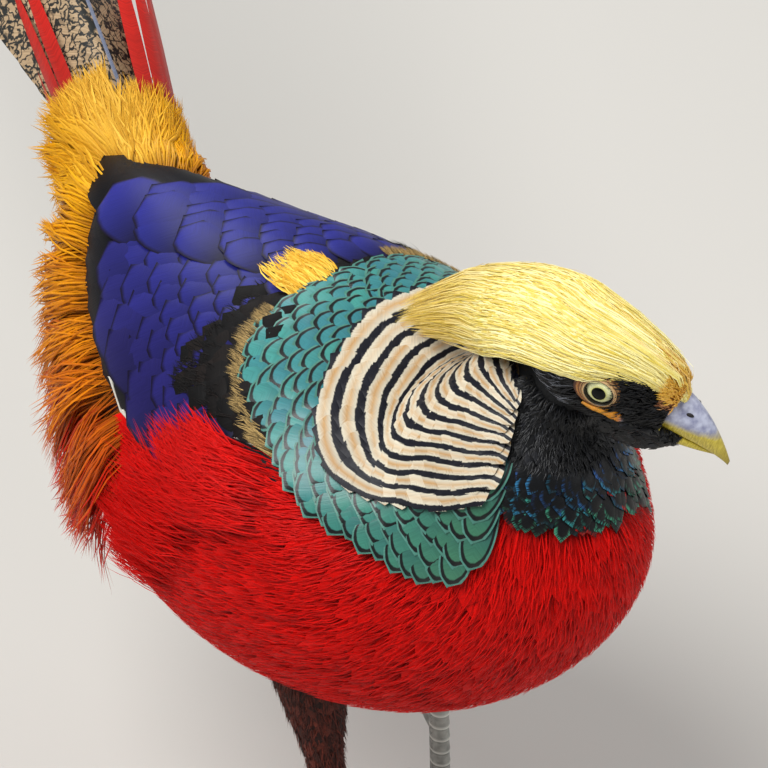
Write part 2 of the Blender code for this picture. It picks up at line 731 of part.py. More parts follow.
def rump_pieces(grow=0.0):
    """The rump with its long silky plumes, and the narrow red feathers beside the tail."""
    pieces = [body_tube(RUMP_CUT + CUT_HALF_WIDTH, BODY_END, 5, BODY_COUNT, grow)]
    for side in (1, -1):
        for i, down in enumerate(RUMP_PLUMES):
            root = max(wing_rear(side, min(down / 76, 1.0)) - 0.45, 6.75)
            ends = (root, side * down), (root + 1.75 + 0.2 * (i % 2), side * (down + 12))
            lifts = (-0.0022, 0.0016, 0.0120 * FLUFFED[side], 0.0200 * FLUFFED[side])
            pieces.append(plume(*ends, 12.5, lifts, grow))
        for i, down in enumerate(LOW_PLUMES):
            root = max(wing_rear(side, min(down / 76, 1.0)), 7.30)
            ends = (root, side * down), (root + 1.85 - 0.2 * (i % 2), side * (down + 10))
            lifts = (-0.0022, 0.0018, 0.0050 * FLUFFED[side] + 0.0010, 0.0090 * FLUFFED[side])
            pieces.append(plume(*ends, 12.5, lifts, grow))
        for down in LONG_PLUMES:
            ends = (8.45, side * down), (11.3, side * down)
            pieces.append(plume(*ends, 17, (-0.0022, 0.0036, 0.0060, 0.0085), grow))
        for down in TAIL_COVERTS:
            ends = (8.30, side * down), (12.6 - down * 0.010, side * down)
            pieces.append(plume(*ends, 18, (-0.0022, 0.0032, 0.0048, 0.0050), grow))
    return pieces


def tail_stop(order):
    """Point and up of the tail's own line at one of its stops, as it rises from the rump and then droops."""
    point, way = TAIL_ROOT.copy(), Vector()
    left = Vector((math.cos(TAIL_YAW), -math.sin(TAIL_YAW), 0))
    forward = Vector((math.sin(TAIL_YAW), math.cos(TAIL_YAW), 0))
    for i in range(order + 1):
        rise = TAIL_RISE - TAIL_DROOP * (TAIL_STOPS[i] / TAIL_STOPS[-1]) ** 1.2
        way = forward * math.cos(rise) + Vector((0, 0, math.sin(rise)))
        if i < order:
            point += way * (TAIL_STOPS[i + 1] - TAIL_STOPS[i])
    return point, left.cross(way)


def tail_place(along, x, depth):
    """A point of the tail's roof-shaped form, x to the left of its ridge and depth under its surface."""
    order = max(i for i, stop in enumerate(TAIL_STOPS[:-1]) if stop <= along)
    t = (along - TAIL_STOPS[order]) / (TAIL_STOPS[order + 1] - TAIL_STOPS[order])
    (a, up_a), (b, up_b) = tail_stop(order), tail_stop(order + 1)
    left = Vector((math.cos(TAIL_YAW), -math.sin(TAIL_YAW), 0))
    up = up_a.lerp(up_b, t)
    return a.lerp(b, t) + left * x + up * (0.0080 - TAIL_SLOPE * abs(x) - depth), up


def tail_feather(pair, side, grow=0.0):
    """One tail feather; each lies just under those of the pairs before it, and none cross."""
    length, depth, rows, outs = TAIL_PAIRS[pair], TAIL_STACK * (2 * pair + (side > 0)), [], []
    for stop in [stop for stop in TAIL_STOPS if stop < length * 0.90] + [length]:
        share = stop / length
        width = TAIL_WIDTH * (1 - 0.06 * pair) * min(1.0, 0.25 + 6.0 * stop) * (1 - 0.30 * share)
        width *= 0.30 if stop == length else 1.0
        spread = 0.0009 * pair + stop * math.tan(math.radians(0.14 * pair**1.3))
        if pair == 0:
            across = [-0.35 * width, 0.0, 0.65 * width]
        else:
            across = [spread, spread + width]
        across = [x * -side for x in across]
        if side > 0:
            across.reverse()
        rows.append([tail_place(stop, x, depth)[0] for x in across])
        outs.append(tail_place(stop, 0, depth)[1])
    return blade(rows, outs, TAIL_THICK, grow)


def tail_core(grow=0.0):
    """The fleshy root that holds the tail feathers."""
    middle, left, up, tailward, (half, rise, drop) = body_axes(BODY_END)
    rings = []
    for back, wide, high, low in TAIL_CORE:
        ends = grow * ((back > 0.02) - (back == 0.0))
        place = middle + tailward * (back + ends)
        rings.append(oval(place, left, up, half * wide + grow, rise * high + grow, drop * low + grow, 10))
    return closed_tube(rings)


def tail_pieces(grow=0.0):
    pieces = [tail_core(grow)]
    for pair in range(len(TAIL_PAIRS)):
        pieces += [tail_feather(pair, side, grow) for side in (1, -1)]
    return pieces



# Legs


def leg_points(leg):
    """Knee, heel and foot of a leg."""
    heights = {"knee": KNEE_HEIGHT, "heel": HEEL_HEIGHT, "foot": FOOT_HEIGHT}
    return [Vector((*leg[joint], heights[joint])) for joint in ("knee", "heel", "foot")]


def limb(start, end, radii, count, grow=0.0):
    """A straight limb whose half width and half depth change along it, in equal steps."""
    along = (end - start).normalized()
    left = (Vector((1, 0, 0)) - along * along.x).normalized()
    back = along.cross(left)
    rings = []
    for i, (half, deep) in enumerate(radii):
        place = start.lerp(end, i / (len(radii) - 1))
        place += along * grow * ((i == len(radii) - 1) - (i == 0))
        rings.append(oval(place, left, back, half + grow, deep + grow, deep + grow, count))
    return closed_tube(rings)


THIGH_RADII = ((0.0110, 0.0150), (0.0105, 0.0130), (0.0085, 0.0100), (0.0064, 0.0074), (0.0046, 0.0052))


def thigh_pieces(leg, grow=0.0):
    """The feathered thigh, which hangs from the belly to just above the heel."""
    knee, heel, foot = leg_points(leg)
    return [limb(knee, heel.lerp(knee, 0.06), THIGH_RADII, 12, grow)]


SPUR_RADII = ((0.0021, 0.0021), (0.0012, 0.0012), (0.0004, 0.0004))


def shank_pieces(leg, grow=0.0):
    """The scaled shank: overlapping plates down its front, and a spur behind."""
    knee, heel, foot = leg_points(leg)
    down = (foot - heel).normalized()
    left = (Vector((1, 0, 0)) - down * down.x).normalized()
    front = left.cross(down)
    front = front if front.y < 0 else -front
    stops = [(-0.06, -0.0004)]
    for i in range(SCUTES):
        stops += [(i / SCUTES, 0.0), ((i + 0.93) / SCUTES, SCUTE_STEP)]
    rings = []
    for t, raised in stops + [(1.0, 0.0)]:
        swell = 1 + 0.30 * math.exp(-((t / 0.09) ** 2)) + 0.25 * max(t - 0.85, 0.0) / 0.15
        half, deep = SHANK_HALF_WIDTH * swell + grow, SHANK_HALF_DEPTH * swell + grow
        place = heel.lerp(foot, t) + down * grow * ((t == 1.0) - (t < 0))
        rings.append(oval(place, left, front, half, deep + raised, deep, 8))
    spur = heel.lerp(foot, 0.62) - front * SHANK_HALF_DEPTH * 0.5
    tip = spur - front * 0.0095 + Vector((0, 0, 0.0025))
    return [closed_tube(rings), limb(spur, tip, SPUR_RADII, 6, grow)]


def toe_direction(leg, toe):
    """Which way a toe points, in plan, and how long it is."""
    turn, length = TOES[toe]
    angle = math.radians(-turn if leg is RIGHT_LEG else turn)
    return Vector((math.sin(angle), -math.cos(angle), 0)), length


def on_floor(ring, floor):
    """The ring with its low points raised to the floor, for a flat sole."""
    return [Vector((p.x, p.y, max(p.z, floor))) for p in ring]


def toe_piece(leg, toe, grow=0.0):
    """One toe from the ball of the foot, with a swelling at each joint and a flat sole."""
    foot = leg_points(leg)[2]
    way, length = toe_direction(leg, toe)
    left = Vector((-way.y, way.x, 0))
    rings, steps = [], 6
    for i in range(steps + 1):
        t = i / steps
        radius = TOE_RADIUS * (1 - 0.42 * t) * (1 + 0.08 * math.cos(3 * 2 * math.pi * t)) + grow
        height = TOE_RADIUS * (1 - 0.42 * t) * 0.80 + (FOOT_HEIGHT - TOE_RADIUS) * (1 - t) ** 3
        middle = Vector((foot.x, foot.y, height)) + way * (length * t + grow * ((i == steps) - (i == 0)))
        rings.append(on_floor(oval(middle, left, Vector((0, 0, 1)), radius, radius, radius, 8), -grow))
    return closed_tube(rings)


def foot_pieces(leg, grow=0.0):
    """The four toes of a foot and the pad that they share."""
    foot = leg_points(leg)[2]
    rings = []
    for radius, height in ((0.0058, 0.0), (0.0062, 0.003), (0.0048, FOOT_HEIGHT)):
        level = height + grow * ((height == FOOT_HEIGHT) - (height == 0.0))
        middle = Vector((foot.x, foot.y, level))
        size = radius + grow
        rings.append(oval(middle, Vector((1, 0, 0)), Vector((0, 1, 0)), size, size, size, 10))
    return [closed_tube(rings)] + [toe_piece(leg, toe, grow) for toe in TOES]


def claw_pieces(leg, toe, grow=0.0):
    """A claw, curved down to the floor."""
    foot = leg_points(leg)[2]
    way, length = toe_direction(leg, toe)
    left = Vector((-way.y, way.x, 0))
    rings, steps = [], 3
    for i in range(steps + 1):
        t = i / steps
        radius = CLAW_RADIUS * (1 - t) ** 0.8 + 0.0003 + grow
        height = 0.0024 + 0.0014 * math.sin(math.pi * t) - 0.0021 * t * t
        middle = Vector((foot.x, foot.y, height)) + way * (length - 0.0008 + CLAW_LENGTH * t)
        rings.append(on_floor(oval(middle, left, Vector((0, 0, 1)), radius, radius, radius, 5), 0.0))
    return [closed_tube(rings)]


def centre_on_floor():
    """Puts the middle of the whole bird's box over the origin, with the soles at z = 0."""
    made = [o for o in bpy.data.objects if o.type == "MESH"]
    corners = [v.co for o in made for v in o.data.vertices]
    low = [min(c[k] for c in corners) for k in range(3)]
    high = [max(c[k] for c in corners) for k in range(3)]
    shift = Matrix.Translation(Vector((-(low[0] + high[0]) / 2, -(low[1] + high[1]) / 2, -low[2])))
    for o in made:
        o.data.transform(shift)


def build():
    """Makes every node, each cut clear of those made before it."""
    finish = {name: material(name) for name in FINISHES}
    sides = (("right", 1, RIGHT_LEG), ("left", -1, LEFT_LEG))
    for side, sign, leg in sides:
        node(f"eye_{side}", partial(eye, sign), [], finish["eye"])
    node("head", head_pieces, [partial(eye, 1), partial(eye, -1)], finish["face"])
    node("bill_upper", upper_bill, [head_pieces, nostrils], finish["bill"])
    node("bill_lower", lower_bill, [head_pieces, upper_bill], finish["bill"])
    node("neck", neck_pieces, [head_pieces, lower_bill], finish["cape"])
    node("torso", torso_pieces, [neck_pieces], finish["red_plumage"])
    node("rump", rump_pieces, [torso_pieces], finish["gold_plumage"])
    trunk = [torso_pieces, rump_pieces, neck_pieces]
    for side, sign, leg in sides:
        node(f"wing_{side}", partial(wing_pieces, sign), trunk, finish["wing"])
    node("tail", tail_pieces, [rump_pieces, partial(wing_pieces, -1)], finish["tail"])
    for side, sign, leg in sides:
        node(f"thigh_{side}", partial(thigh_pieces, leg), [torso_pieces], finish["thigh"])
        node(f"shank_{side}", partial(shank_pieces, leg), [partial(thigh_pieces, leg)], finish["shank"])
        node(f"foot_{side}", partial(foot_pieces, leg), [partial(shank_pieces, leg)], finish["shank"])
        toes = [partial(foot_pieces, leg)]
        for toe in TOES:
            node(f"claw_{side}_{toe}", partial(claw_pieces, leg, toe), toes, finish["claw"])
    centre_on_floor()


build()
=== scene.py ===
# %% [markdown]
# # A male golden pheasant
# Every feather tract of the bird is laid over one skin. The tracts differ in three things only: the
# form of a single feather, the way it lies, and its colours. So this lesson builds a few helpers for
# laying feathers on a curved body, and then uses them tract by tract, from the tail to the face.

import math

import bpy
import numpy as np
from mathutils import Matrix, Vector
from mathutils.kdtree import KDTree


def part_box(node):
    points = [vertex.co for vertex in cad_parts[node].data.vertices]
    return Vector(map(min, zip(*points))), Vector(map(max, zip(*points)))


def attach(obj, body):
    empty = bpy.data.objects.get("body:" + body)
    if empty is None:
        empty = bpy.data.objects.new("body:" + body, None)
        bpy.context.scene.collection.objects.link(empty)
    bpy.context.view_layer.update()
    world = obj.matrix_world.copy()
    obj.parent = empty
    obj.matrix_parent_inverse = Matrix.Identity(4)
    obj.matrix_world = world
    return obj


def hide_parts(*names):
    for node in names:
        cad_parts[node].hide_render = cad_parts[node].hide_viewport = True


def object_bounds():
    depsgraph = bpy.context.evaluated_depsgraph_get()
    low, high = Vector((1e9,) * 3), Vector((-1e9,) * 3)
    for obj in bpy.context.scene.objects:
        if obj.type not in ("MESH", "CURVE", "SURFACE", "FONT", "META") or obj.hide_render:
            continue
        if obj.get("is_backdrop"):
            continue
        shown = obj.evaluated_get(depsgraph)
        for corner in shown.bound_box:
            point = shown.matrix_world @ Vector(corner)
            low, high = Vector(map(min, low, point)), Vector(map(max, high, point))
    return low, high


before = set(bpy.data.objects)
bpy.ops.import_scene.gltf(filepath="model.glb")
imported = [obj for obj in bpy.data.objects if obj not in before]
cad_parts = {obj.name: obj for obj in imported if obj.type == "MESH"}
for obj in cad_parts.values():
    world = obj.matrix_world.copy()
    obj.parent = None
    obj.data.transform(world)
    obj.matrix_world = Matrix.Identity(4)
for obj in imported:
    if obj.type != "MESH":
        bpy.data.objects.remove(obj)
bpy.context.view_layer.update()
bpy.ops.object.select_all(action="DESELECT")
rng = np.random.default_rng(41)
print("solids loaded:", len(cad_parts))

# %% [markdown]
# ## The body's line
# A bird's trunk is hard to model by pushing points about. It is easier to give ten cross sections,
# from inside the head to the root of the tail, and to let a smooth curve run through their numbers.
# Any place on the body is then two numbers: how far along, and how far round.

# %% Body line
BODY_LINE = (  # middle x, y, z, half width, rise, drop
    (0.0280, -0.0930, 0.2500, 0.0130, 0.0140, 0.0140),
    (0.0250, -0.0860, 0.2390, 0.0180, 0.0170, 0.0190),
    (0.0225, -0.0810, 0.2230, 0.0278, 0.0230, 0.0325),
    (0.0228, -0.0710, 0.2010, 0.0446, 0.0335, 0.0550),
    (0.0180, -0.0435, 0.1830, 0.0618, 0.0445, 0.0715),
    (0.0080, -0.0060, 0.1750, 0.0632, 0.0515, 0.0785),
    (0.0020, 0.0330, 0.1770, 0.0560, 0.0470, 0.0780),
    (0.0010, 0.0660, 0.1835, 0.0405, 0.0360, 0.0610),
    (0.0045, 0.0940, 0.1910, 0.0255, 0.0230, 0.0330),
    (0.0105, 0.1150, 0.1965, 0.0135, 0.0115, 0.0130),
)
BACK_AND_UP = np.array((0.0, 0.6, 0.8))
BODY_END, PAST_BODY_END, AXIS_STEP = 9.0, 0.025, 0.6
HOLLOW_DEPTH, HOLLOW_STATION, HOLLOW_LENGTH = 0.115, 2.5, 0.5  # where the neck turns to the left
HOLLOW_DOWN, HOLLOW_SPREAD = -106, 24


def unit(v):
    return v / np.maximum(np.linalg.norm(v, axis=-1, keepdims=True), 1e-12)


def dot(a, b):
    return (a * b).sum(-1)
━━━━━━
Problem statement: Starting with the line with "toes = [partial(foot_pieces, leg)]" and ending with the line with "if empty is", extract every line exactly and nothing outside that span.

Solution:
        toes = [partial(foot_pieces, leg)]
        for toe in TOES:
            node(f"claw_{side}_{toe}", partial(claw_pieces, leg, toe), toes, finish["claw"])
    centre_on_floor()


build()
=== scene.py ===
# %% [markdown]
# # A male golden pheasant
# Every feather tract of the bird is laid over one skin. The tracts differ in three things only: the
# form of a single feather, the way it lies, and its colours. So this lesson builds a few helpers for
# laying feathers on a curved body, and then uses them tract by tract, from the tail to the face.

import math

import bpy
import numpy as np
from mathutils import Matrix, Vector
from mathutils.kdtree import KDTree


def part_box(node):
    points = [vertex.co for vertex in cad_parts[node].data.vertices]
    return Vector(map(min, zip(*points))), Vector(map(max, zip(*points)))


def attach(obj, body):
    empty = bpy.data.objects.get("body:" + body)
    if empty is None:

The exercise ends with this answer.